* BEGIN *

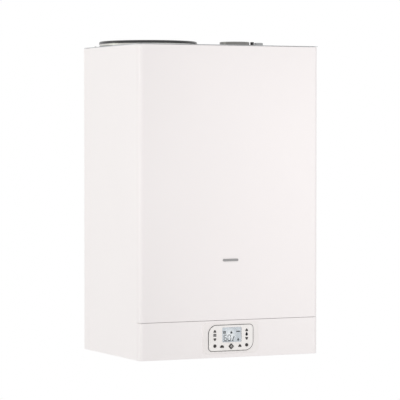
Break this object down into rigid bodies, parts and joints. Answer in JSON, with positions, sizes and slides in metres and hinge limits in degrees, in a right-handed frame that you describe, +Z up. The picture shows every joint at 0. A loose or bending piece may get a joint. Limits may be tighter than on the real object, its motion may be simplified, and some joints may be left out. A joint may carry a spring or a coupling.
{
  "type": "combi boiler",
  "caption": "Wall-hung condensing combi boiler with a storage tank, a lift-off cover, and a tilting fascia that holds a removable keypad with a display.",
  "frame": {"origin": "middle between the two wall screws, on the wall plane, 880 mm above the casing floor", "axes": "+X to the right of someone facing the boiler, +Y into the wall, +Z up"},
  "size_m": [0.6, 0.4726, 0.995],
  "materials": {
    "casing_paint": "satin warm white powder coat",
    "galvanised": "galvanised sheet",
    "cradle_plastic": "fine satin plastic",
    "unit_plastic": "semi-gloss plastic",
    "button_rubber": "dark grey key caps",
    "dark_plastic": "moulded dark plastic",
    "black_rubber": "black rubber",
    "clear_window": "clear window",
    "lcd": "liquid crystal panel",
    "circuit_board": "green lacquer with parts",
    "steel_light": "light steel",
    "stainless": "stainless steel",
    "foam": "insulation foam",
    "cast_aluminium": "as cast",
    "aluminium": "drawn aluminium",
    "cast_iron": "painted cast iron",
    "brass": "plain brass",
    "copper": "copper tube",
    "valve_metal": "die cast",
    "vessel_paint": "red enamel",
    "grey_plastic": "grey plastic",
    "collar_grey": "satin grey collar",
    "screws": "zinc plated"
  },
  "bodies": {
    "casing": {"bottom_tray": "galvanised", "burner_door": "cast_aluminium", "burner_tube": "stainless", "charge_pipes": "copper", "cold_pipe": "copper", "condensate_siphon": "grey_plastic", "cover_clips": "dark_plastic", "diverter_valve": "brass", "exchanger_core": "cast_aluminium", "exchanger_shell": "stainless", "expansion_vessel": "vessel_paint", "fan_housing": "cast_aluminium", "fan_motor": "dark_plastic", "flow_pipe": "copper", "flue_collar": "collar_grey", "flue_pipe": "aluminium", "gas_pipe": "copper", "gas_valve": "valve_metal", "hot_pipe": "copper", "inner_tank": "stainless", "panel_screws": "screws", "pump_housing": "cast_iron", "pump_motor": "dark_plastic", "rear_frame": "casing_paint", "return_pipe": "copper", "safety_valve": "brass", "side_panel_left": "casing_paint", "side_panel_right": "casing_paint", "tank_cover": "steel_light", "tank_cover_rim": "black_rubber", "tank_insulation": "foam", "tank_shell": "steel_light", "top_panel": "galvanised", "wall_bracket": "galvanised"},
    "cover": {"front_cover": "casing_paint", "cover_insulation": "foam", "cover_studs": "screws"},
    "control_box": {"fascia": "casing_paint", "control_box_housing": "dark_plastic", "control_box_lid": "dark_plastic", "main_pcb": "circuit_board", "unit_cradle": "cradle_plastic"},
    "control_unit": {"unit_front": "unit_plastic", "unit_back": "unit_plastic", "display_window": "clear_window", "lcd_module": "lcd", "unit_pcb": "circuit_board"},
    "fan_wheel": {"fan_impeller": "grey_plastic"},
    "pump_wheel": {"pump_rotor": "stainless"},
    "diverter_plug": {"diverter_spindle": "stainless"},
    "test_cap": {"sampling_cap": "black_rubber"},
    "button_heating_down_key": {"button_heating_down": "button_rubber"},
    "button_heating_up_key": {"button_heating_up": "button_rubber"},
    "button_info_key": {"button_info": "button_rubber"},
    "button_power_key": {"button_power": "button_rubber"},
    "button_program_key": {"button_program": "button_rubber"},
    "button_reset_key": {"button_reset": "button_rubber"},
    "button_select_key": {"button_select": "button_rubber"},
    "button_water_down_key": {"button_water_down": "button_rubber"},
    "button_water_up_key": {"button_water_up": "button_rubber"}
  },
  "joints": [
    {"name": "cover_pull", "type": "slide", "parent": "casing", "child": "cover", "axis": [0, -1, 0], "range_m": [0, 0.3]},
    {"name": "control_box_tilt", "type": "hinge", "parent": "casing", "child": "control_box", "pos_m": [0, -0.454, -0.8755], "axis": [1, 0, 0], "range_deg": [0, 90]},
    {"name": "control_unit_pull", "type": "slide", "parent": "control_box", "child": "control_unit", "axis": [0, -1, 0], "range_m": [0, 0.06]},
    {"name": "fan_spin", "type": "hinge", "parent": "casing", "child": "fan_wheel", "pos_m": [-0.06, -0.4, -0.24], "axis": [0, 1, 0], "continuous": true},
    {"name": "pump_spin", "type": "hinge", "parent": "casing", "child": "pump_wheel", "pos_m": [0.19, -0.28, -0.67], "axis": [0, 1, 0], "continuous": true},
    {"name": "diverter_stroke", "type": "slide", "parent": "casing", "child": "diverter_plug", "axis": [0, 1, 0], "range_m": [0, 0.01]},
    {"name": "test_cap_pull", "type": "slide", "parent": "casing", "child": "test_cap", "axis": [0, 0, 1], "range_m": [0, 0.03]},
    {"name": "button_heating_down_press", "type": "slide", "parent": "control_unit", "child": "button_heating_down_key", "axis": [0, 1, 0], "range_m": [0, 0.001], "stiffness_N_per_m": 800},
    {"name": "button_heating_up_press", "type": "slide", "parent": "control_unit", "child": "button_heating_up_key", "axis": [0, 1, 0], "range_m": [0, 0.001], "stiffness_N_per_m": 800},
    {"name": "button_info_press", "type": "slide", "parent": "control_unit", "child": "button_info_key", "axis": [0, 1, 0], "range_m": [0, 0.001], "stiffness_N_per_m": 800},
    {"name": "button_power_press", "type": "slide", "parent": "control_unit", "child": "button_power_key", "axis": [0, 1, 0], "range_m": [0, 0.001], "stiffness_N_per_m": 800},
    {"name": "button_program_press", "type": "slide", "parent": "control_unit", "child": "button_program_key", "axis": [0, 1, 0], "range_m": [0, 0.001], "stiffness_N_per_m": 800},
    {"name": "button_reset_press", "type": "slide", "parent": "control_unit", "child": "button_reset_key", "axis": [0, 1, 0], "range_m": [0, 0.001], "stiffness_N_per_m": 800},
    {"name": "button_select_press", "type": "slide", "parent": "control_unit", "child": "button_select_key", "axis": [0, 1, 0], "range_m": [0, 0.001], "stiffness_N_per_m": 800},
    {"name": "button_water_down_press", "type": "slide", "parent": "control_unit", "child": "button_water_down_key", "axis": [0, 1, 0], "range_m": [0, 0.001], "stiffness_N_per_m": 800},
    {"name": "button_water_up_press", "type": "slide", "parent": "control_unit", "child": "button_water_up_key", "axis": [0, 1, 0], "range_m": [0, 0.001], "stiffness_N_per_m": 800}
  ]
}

* END *

DIRECTIVE — Extract all lines from the data in which "into" is found.

RESPONSE FOR THIS EXERCISE —
Break this object down into rigid bodies, parts and joints. Answer in JSON, with positions, sizes and slides in metres and hinge limits in degrees, in a right-handed frame that you describe, +Z up. The picture shows every joint at 0. A loose or bending piece may get a joint. Limits may be tighter than on the real object, its motion may be simplified, and some joints may be left out. A joint may carry a spring or a coupling.
  "frame": {"origin": "middle between the two wall screws, on the wall plane, 880 mm above the casing floor", "axes": "+X to the right of someone facing the boiler, +Y into the wall, +Z up"},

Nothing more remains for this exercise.